> _EXERCISE DIRECTIONS_: Check each line of the listing for the word "follow" and report how many lines contain it, giving nothing but the number.

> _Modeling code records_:
━━━━━━

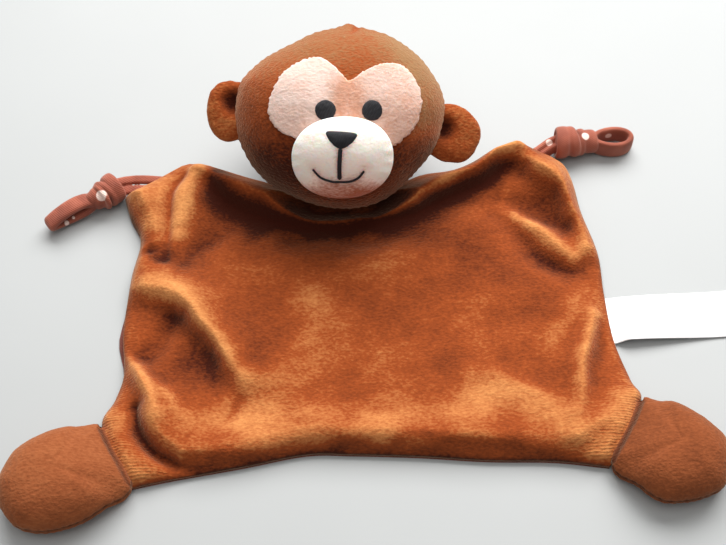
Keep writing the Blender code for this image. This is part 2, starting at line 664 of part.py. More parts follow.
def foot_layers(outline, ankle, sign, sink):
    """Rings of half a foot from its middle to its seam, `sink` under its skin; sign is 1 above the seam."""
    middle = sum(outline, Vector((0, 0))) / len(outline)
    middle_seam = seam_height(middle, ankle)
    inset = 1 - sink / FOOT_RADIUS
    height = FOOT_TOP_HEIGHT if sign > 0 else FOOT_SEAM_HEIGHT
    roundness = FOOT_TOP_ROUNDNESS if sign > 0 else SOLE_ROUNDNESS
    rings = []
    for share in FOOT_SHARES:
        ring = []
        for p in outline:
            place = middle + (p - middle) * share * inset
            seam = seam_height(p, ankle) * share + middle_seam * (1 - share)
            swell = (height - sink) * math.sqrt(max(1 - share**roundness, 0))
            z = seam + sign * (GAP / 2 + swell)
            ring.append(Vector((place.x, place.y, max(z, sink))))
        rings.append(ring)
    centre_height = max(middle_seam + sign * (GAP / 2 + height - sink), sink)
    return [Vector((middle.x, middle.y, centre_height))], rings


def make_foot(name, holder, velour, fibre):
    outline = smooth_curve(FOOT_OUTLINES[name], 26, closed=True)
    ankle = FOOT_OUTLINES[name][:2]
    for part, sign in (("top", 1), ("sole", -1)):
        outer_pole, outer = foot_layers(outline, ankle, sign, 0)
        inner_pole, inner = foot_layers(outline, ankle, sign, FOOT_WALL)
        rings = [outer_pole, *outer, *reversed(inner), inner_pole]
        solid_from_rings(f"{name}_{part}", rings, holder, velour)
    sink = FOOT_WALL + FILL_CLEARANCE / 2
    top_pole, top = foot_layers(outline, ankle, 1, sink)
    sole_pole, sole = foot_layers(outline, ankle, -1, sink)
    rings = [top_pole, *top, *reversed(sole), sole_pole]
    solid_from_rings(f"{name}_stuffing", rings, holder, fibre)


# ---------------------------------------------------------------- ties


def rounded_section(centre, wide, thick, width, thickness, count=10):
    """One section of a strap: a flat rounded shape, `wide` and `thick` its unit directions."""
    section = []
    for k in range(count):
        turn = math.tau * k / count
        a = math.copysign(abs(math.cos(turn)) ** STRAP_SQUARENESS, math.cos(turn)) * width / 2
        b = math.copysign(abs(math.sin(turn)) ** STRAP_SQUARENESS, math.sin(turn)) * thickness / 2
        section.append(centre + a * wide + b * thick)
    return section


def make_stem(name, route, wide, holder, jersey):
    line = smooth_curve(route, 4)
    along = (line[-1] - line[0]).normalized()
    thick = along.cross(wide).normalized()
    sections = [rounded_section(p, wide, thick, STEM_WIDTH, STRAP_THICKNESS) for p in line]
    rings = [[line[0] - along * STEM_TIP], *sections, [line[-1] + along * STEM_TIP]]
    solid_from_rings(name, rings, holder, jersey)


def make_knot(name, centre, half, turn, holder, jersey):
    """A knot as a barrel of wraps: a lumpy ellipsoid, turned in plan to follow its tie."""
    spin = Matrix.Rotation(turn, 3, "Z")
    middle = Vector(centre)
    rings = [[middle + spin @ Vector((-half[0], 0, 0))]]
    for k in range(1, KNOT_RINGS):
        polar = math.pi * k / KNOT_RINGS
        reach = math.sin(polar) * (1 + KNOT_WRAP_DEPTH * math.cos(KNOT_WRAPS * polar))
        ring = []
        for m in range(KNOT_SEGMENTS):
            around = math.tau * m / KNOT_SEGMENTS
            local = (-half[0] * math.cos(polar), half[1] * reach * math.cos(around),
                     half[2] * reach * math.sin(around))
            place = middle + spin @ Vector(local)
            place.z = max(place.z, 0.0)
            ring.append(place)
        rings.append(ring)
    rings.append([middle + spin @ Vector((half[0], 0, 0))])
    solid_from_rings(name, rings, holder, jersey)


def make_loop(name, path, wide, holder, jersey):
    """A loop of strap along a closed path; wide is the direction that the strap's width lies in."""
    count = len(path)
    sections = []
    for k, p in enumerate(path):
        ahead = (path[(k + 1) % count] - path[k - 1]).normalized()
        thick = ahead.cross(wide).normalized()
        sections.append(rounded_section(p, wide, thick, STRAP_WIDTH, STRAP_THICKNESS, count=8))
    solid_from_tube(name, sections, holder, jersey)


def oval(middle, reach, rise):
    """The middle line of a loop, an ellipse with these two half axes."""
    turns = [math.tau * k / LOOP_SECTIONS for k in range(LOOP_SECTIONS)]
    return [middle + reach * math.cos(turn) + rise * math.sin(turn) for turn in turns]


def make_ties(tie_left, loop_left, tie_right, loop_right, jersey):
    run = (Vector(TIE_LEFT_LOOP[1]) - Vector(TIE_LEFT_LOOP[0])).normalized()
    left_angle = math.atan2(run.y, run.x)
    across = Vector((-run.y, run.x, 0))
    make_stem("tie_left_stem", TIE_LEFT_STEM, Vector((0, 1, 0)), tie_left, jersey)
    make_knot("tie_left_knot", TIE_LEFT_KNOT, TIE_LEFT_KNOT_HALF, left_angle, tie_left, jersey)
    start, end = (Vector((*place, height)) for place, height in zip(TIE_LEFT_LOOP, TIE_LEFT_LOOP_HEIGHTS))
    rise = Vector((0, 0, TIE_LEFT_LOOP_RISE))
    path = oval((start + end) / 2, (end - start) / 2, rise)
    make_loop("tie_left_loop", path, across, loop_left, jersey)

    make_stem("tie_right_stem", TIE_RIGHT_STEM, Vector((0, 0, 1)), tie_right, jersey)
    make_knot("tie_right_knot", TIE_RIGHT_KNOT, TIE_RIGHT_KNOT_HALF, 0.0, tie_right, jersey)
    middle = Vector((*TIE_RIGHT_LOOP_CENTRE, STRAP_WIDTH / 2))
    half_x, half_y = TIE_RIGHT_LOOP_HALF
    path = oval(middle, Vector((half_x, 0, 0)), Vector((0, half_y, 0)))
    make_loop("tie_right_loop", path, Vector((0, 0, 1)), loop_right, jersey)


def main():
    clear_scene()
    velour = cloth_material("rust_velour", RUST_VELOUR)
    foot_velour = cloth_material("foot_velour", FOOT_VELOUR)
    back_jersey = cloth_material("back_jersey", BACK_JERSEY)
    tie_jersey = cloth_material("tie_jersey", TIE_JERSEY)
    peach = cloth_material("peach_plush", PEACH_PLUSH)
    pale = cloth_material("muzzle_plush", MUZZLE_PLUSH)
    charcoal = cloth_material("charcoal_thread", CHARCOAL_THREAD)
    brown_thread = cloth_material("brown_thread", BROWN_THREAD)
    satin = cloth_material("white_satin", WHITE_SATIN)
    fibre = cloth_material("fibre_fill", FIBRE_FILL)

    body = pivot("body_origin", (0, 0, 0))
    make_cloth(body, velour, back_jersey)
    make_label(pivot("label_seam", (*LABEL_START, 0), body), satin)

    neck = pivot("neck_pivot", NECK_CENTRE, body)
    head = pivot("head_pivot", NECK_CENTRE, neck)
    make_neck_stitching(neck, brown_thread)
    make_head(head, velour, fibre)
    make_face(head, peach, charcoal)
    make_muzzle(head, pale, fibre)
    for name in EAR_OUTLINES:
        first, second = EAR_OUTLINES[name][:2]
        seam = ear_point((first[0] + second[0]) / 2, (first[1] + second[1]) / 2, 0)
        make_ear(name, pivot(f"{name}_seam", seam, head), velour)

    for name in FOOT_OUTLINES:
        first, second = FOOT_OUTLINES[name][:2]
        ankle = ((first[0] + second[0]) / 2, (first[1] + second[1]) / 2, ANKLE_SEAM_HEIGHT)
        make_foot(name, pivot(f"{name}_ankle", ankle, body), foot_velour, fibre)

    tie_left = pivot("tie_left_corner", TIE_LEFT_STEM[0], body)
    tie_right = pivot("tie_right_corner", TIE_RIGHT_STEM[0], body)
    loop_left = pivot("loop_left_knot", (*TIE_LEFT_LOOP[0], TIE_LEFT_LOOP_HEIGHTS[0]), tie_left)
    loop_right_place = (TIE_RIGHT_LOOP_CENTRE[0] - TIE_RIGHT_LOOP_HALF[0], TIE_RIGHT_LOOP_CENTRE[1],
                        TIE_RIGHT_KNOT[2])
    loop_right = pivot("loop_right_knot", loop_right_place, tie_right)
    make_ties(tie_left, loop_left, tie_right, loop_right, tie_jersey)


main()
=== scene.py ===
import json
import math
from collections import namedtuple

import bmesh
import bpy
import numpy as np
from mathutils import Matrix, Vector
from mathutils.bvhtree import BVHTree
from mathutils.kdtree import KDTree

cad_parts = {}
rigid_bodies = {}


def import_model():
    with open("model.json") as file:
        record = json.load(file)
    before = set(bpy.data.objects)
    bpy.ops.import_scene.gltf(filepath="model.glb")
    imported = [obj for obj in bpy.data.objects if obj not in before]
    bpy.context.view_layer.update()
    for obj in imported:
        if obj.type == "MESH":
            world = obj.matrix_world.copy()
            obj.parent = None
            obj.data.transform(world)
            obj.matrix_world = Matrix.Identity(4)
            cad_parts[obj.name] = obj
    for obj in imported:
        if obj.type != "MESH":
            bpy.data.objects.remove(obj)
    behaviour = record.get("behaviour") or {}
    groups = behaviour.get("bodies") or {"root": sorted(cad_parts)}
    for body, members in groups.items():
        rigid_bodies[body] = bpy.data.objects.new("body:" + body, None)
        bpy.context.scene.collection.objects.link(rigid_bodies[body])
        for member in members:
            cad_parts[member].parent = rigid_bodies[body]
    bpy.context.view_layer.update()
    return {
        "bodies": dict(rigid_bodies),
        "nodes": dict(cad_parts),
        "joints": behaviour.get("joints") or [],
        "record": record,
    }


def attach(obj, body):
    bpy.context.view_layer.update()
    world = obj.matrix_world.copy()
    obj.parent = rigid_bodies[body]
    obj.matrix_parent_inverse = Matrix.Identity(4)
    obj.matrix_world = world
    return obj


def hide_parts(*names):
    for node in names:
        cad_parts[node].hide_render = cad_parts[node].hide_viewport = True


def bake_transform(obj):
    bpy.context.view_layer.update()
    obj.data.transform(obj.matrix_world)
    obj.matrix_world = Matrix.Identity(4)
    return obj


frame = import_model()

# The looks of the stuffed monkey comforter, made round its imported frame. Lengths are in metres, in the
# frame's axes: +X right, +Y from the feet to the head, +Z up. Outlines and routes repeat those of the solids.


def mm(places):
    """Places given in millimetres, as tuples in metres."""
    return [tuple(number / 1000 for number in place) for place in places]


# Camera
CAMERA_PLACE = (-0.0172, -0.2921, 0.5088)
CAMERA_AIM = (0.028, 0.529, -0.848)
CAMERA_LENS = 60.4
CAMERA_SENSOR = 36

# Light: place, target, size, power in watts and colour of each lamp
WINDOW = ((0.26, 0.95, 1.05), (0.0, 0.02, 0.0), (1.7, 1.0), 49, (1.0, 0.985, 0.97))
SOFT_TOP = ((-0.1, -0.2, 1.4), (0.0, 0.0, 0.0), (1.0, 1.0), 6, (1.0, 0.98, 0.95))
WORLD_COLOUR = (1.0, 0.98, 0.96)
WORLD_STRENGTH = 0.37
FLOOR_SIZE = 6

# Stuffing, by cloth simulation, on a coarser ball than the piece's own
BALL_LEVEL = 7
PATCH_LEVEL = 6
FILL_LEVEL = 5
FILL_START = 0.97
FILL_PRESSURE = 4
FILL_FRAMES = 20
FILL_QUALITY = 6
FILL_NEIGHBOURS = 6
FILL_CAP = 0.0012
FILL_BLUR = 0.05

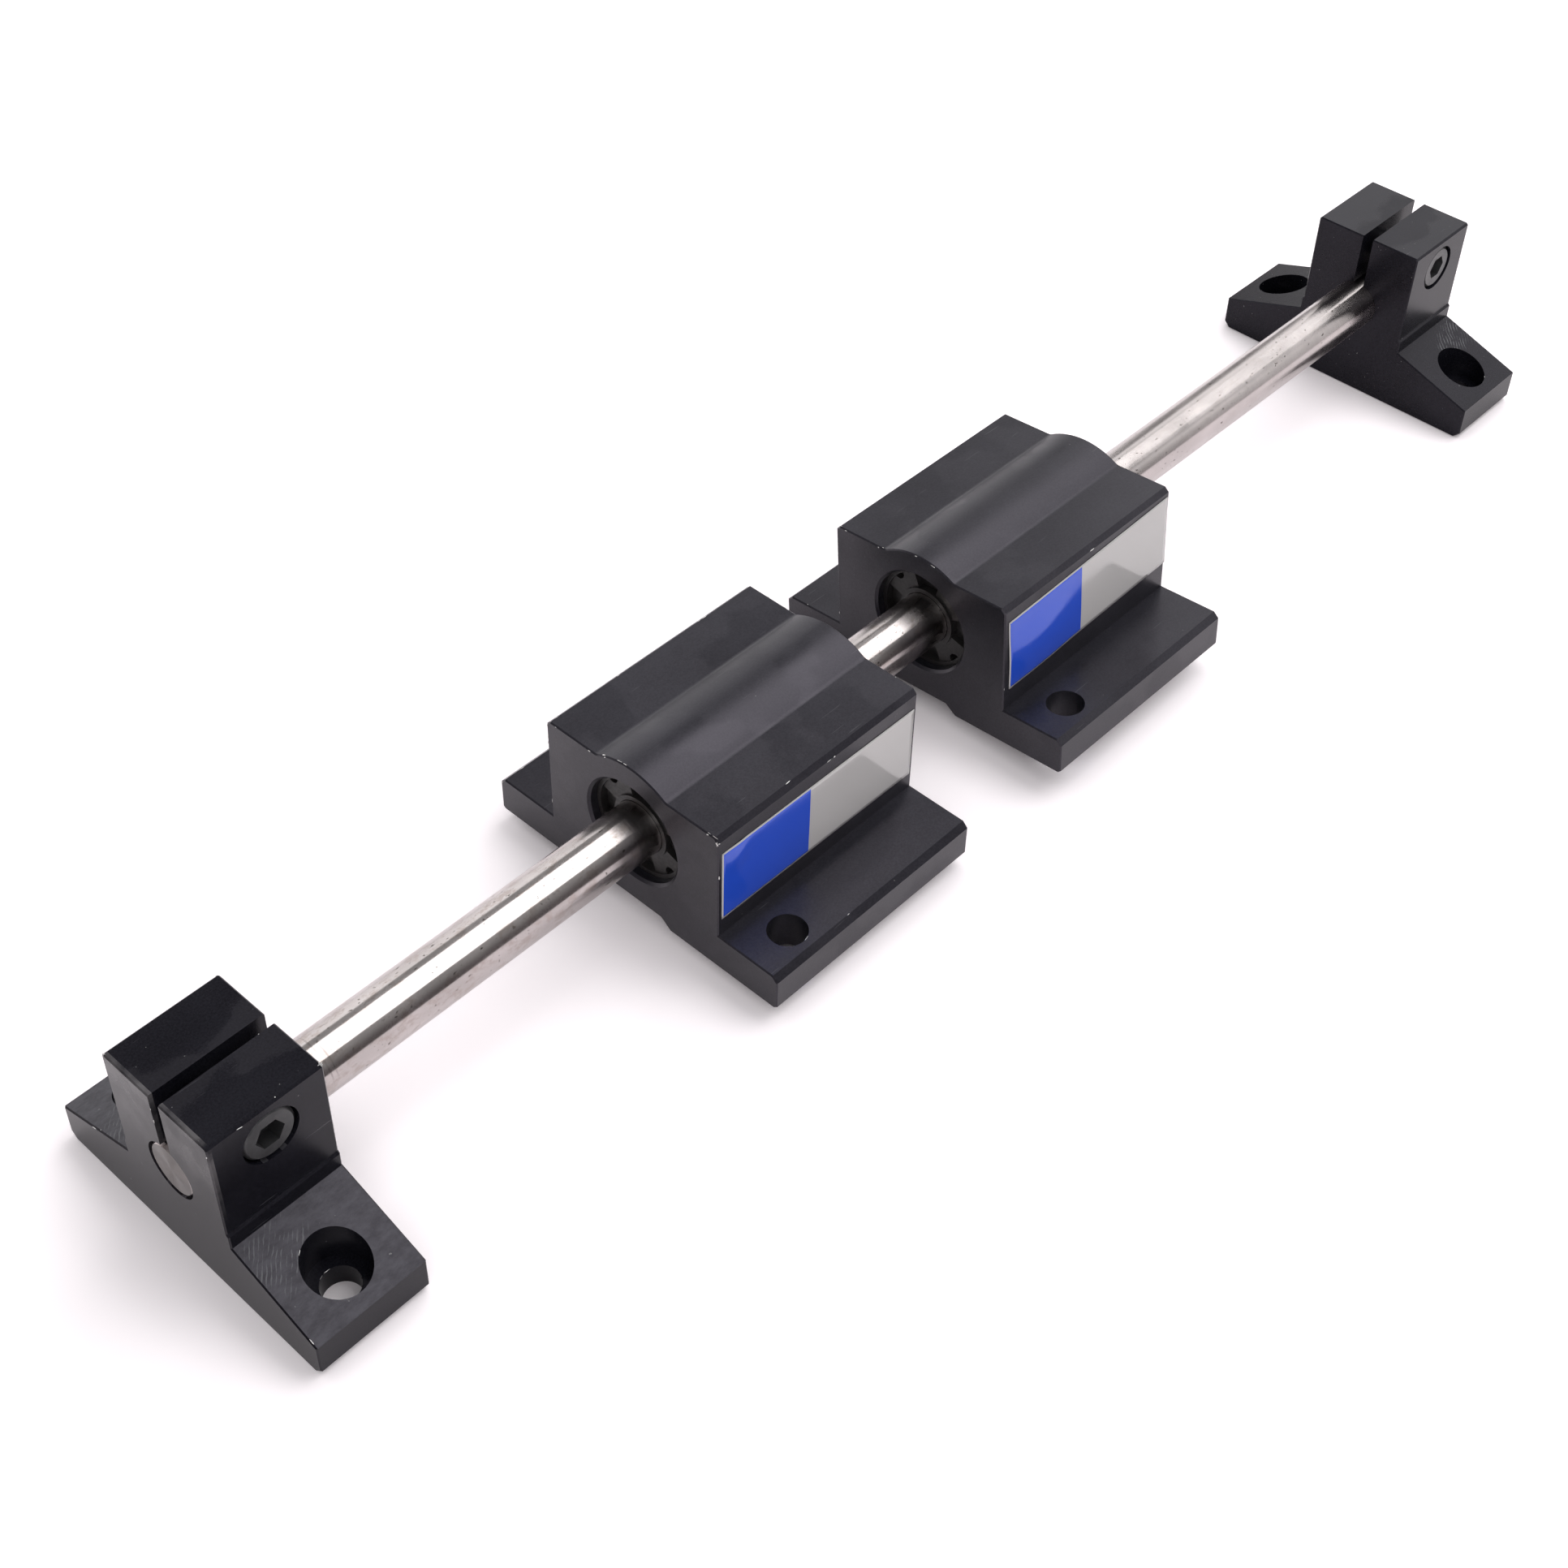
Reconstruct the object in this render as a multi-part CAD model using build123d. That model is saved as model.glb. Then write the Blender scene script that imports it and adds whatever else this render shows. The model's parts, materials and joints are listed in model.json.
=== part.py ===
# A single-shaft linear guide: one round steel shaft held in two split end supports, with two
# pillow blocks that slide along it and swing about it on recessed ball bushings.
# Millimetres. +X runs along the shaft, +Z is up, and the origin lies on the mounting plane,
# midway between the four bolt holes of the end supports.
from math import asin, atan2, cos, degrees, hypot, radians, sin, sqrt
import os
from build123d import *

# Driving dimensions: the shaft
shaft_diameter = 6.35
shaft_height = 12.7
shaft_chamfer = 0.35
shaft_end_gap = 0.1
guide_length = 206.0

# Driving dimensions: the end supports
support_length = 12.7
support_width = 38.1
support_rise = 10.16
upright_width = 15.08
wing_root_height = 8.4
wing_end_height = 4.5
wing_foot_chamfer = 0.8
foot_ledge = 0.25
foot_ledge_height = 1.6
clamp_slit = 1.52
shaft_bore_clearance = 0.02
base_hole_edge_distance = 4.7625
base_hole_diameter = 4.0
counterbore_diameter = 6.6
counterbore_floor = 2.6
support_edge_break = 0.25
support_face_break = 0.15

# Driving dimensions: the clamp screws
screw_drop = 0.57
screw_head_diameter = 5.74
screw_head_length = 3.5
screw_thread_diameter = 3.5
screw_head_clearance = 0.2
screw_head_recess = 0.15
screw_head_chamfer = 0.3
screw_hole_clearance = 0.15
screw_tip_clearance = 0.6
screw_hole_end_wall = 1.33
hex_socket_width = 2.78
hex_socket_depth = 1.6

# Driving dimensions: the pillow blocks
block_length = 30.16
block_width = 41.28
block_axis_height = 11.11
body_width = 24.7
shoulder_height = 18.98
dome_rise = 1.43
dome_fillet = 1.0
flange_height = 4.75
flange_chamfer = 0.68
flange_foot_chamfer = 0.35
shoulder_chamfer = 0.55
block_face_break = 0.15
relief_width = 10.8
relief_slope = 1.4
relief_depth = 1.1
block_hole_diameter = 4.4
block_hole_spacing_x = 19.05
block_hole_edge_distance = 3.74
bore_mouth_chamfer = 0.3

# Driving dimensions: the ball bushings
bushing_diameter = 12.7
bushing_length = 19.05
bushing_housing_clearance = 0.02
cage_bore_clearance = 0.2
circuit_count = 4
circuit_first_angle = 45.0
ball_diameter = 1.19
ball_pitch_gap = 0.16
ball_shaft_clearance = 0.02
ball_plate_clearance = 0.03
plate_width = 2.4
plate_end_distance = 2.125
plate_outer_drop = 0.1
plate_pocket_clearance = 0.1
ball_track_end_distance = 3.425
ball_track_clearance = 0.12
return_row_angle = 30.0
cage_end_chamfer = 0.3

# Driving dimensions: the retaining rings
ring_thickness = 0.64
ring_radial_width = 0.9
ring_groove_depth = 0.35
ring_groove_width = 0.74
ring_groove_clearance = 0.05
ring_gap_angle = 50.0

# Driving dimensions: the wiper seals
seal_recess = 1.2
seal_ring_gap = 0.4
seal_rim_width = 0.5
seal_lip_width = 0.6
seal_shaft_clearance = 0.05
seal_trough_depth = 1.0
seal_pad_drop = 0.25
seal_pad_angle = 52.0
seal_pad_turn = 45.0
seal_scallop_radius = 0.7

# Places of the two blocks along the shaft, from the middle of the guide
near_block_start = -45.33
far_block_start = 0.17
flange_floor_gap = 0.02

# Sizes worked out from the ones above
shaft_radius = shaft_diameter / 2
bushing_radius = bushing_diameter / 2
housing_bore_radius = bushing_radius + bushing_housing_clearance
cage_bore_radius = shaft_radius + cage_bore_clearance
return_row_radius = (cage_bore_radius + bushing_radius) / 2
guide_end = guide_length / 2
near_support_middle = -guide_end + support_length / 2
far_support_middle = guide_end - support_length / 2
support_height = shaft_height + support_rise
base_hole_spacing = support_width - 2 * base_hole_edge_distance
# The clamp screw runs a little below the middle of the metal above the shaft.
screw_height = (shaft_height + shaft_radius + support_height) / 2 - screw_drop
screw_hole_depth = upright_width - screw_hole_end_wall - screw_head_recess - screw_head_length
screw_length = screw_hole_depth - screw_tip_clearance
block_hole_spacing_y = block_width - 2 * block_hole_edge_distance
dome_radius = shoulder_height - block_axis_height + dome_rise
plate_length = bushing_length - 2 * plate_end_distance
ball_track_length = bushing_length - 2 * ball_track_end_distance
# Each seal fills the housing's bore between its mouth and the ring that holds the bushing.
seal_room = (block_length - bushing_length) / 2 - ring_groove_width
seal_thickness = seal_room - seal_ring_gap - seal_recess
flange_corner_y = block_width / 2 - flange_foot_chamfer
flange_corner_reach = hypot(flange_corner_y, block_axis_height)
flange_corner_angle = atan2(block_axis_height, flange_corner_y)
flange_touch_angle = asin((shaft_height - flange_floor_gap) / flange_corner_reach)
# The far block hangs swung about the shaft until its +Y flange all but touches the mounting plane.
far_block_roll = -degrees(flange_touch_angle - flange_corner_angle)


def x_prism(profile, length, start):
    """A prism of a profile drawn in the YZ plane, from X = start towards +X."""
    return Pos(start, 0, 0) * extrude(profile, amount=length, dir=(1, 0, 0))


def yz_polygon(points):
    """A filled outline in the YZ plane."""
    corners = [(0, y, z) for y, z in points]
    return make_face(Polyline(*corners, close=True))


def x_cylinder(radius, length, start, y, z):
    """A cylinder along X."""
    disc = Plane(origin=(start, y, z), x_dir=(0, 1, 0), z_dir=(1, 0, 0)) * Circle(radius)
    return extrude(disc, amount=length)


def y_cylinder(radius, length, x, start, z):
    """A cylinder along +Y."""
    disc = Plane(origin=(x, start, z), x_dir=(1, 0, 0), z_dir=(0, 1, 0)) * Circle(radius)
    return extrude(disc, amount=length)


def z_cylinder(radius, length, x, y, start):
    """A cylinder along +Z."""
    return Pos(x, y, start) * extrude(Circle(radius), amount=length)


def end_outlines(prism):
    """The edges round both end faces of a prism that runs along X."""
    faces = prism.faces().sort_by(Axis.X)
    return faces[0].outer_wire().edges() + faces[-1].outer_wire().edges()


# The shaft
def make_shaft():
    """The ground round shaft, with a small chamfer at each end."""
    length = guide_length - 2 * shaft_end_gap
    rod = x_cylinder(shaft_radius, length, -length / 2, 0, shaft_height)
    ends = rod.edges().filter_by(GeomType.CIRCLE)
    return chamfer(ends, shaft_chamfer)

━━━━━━

> _RESULT FOR THIS EXERCISE_: 2